Not so long ago Wilshere seemed to be untouchable and almost booked a starting place for himself even when on the sidelines. If it comes down to Jack and Ramsey in selecting a double pivot partner for Flamini, the opinion might be extremely divided and there could be a targeted approach to home and away games. Wilshere is the more flair player of the two, and playing with Mathieu will provide the best possible platform for Jack to exhibit and play his natural game. Also the small fact that as an attacking threat Wilshere is better at contributing to the build up play makes him a more potent option. Ramsey’s all action nature makes him indisciplined at times and skews the shape. Rosicky and Chamberlain will also be in contention for the spots but it’s fair to assume that as long as Ramsey, Wilshere and Arteta are fit to start, most of their involvement will be in the attacking positions.

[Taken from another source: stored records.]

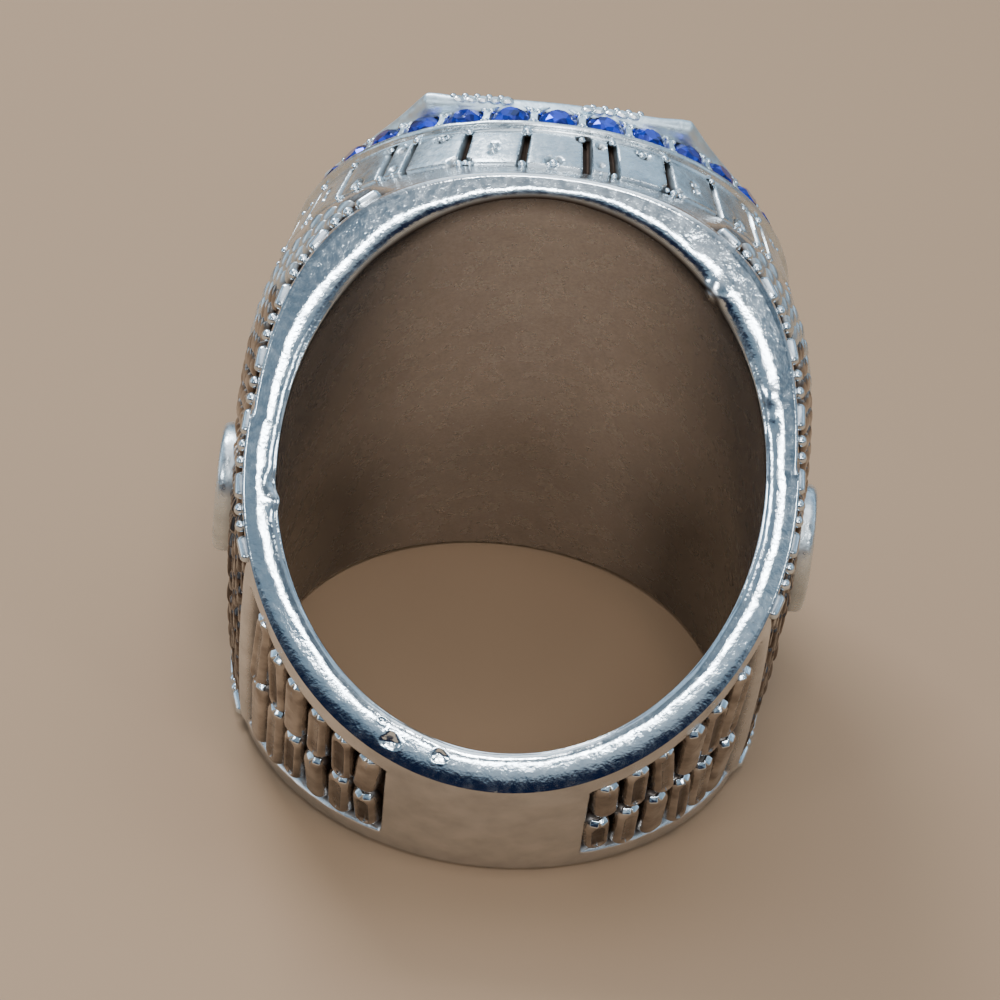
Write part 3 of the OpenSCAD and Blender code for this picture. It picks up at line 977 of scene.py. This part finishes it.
# band of blue stones: pockets pressed into a sloping band
per = 30
FS = (np.arange(STONES * per) + 0.0) / (STONES * per)
TS = t_at(FS)
OS = out_dir(TS)
stone_t = t_at(np.arange(STONES) / STONES)
stone_p = oval(ROW_X, ROW_Z, 2.15, stone_t)
stone_d = out_dir(stone_t)
stone_c = np.column_stack([stone_p[:, 0], np.full(STONES, ROW_Y), stone_p[:, 1]])
stone_n = np.column_stack([stone_d[:, 0] * math.cos(ROW_TILT), np.full(STONES, math.sin(ROW_TILT)),
                           stone_d[:, 1] * math.cos(ROW_TILT)])
rowsS, pocket_darkening = [], []
near = np.round(FS * STONES).astype(int) % STONES
for y in np.concatenate([[15.45, 15.52], np.linspace(15.58, 16.95, 26)]):
    k = (y - 15.65) / 1.25
    P = oval(10.95 - 0.45 * k, 13.2 - 0.65 * k, 2.15, TS)
    Q = np.column_stack([P[:, 0], np.full(len(TS), y), P[:, 1]])
    d = Q - stone_c[near]
    along = (d * stone_n[near]).sum(1)
    rad = np.sqrt(np.maximum((d * d).sum(1) - along ** 2, 0))
    pocket = 1 - smooth(STONE_R + 0.0, STONE_R + 0.07, rad)
    raised = 0.05 * smooth(STONE_R + 0.02, STONE_R + 0.10, rad) * (1 - smooth(STONE_R + 0.12, STONE_R + 0.35, rad))
    Q = Q - stone_n[near] * (pocket * 0.42)[:, None] + stone_n[near] * raised[:, None]
    rowsS.append(Q)
    # painted shade in the pockets under the stones
    pocket_darkening.append(pocket * 0.9)
make("stone_band", np.array(rowsS), [grid_faces(len(rowsS), len(TS), flip=True)], CROWN_M, "ring_metal",
     darkening=np.array(pocket_darkening), smooth_angle=55)


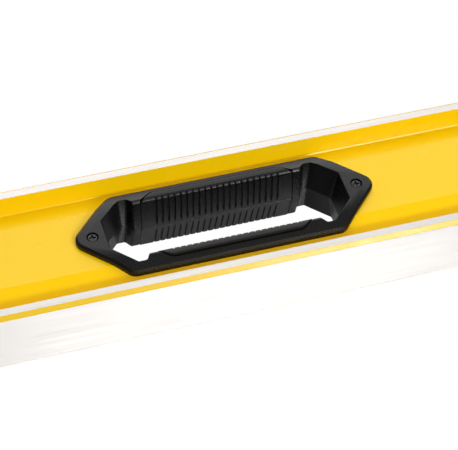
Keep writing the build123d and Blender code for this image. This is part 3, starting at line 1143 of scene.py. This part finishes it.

Funnily all this discussion however, is keeping in mind that Flamini starts. Ideally this may not always be the case except in games where Wenger foresees a tight affair. An away game at the Signal Iduna Park for instance might be one. Otherwise in home games or games against lesser midfields, there is a good chance that we will continue to see Ramsey-Wilshere at the heart of midfield, and with the 2 playing together more often, they might develop a good understanding of each other’s game. Flamini will continue to knock on the door, and that could act as a propellant for the two. Versatility wise nobody in the squad comes close and, like most people claimed when he was signed, Flamini is an upgrade on the on-loan Coquelin, a more experienced, refined and fiercer version of him. He might not be starting too many games, but he could be vital as the season grows on. His ferocity if and when combined with the calm of Arteta, or the relentlessness of Ramsey, or the aggression of Wilshere could only make Arsenal look more solid than they have in the past two seasons. Rest assured, Flamini will put in a performance whenever called upon. And that is precisely why he was signed.